In my view, I am sure my former colleagues at the Department of Justice can provide language in any amendment that would make it very clear that if Canadians, through no fault of their own and through no willful negligence in this case, indirectly invest in cluster munitions, they will not be held accountable, while at the same time holding those institutions and individuals accountable who are very much aware of their actions.

1:05 p.m.

Bloc

Christine Normandin Bloc Saint-Jean, QC

Thank you, Mr. Turcotte.

Ms. Deif, what do you think?

1:05 p.m.

Canada Director, Human Rights Watch Canada

Farida Deif

Our position has always been the same from the time we testified around the cluster munitions bill when it was being drafted nine years ago to today. Our belief is that Canada should ensure that there is a clear, categorical prohibition on assistance, foreign stockpiling, transit and investment in cluster munitions.
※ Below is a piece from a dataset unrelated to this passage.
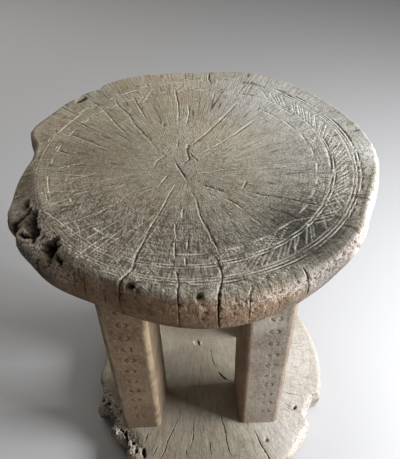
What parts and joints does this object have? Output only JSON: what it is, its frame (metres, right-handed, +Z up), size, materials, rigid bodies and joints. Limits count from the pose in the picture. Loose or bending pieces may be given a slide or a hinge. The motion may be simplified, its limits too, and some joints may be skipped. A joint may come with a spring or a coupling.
{
  "type": "stool",
  "caption": "Low round stool hewn from one log: a thick disc seat with an incised border, carried by upright posts on a matching round base.",
  "frame": {"origin": "on the ground at the axis of the round base", "axes": "+Z up from the base to the seat, -Y towards the front where the opening between the posts faces the viewer, +X to the viewer's right"},
  "size_m": [0.2793, 0.2765, 0.332],
  "materials": {
    "seat_wood": "dry, weathered end grain, unfinished",
    "base_wood": "dry, dusty end grain, unfinished",
    "post_wood": "dry, hand-worn upright grain, unfinished"
  },
  "bodies": {
    "root": {"seat": "seat_wood", "base": "base_wood", "front_left_post": "post_wood", "front_right_post": "post_wood", "rear_left_post": "post_wood", "rear_right_post": "post_wood"}
  },
  "joints": []
}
How that becomes operationalized, how to ensure that individuals who are potentially inadvertently investing...and how those types of issues should be mitigated, I leave up to members of this committee.

Certainly our position is very clear in terms of ensuring that Canada remove any obstacles that are in the way of achieving the cluster munitions convention's goals or that are running counter to the goals of the convention.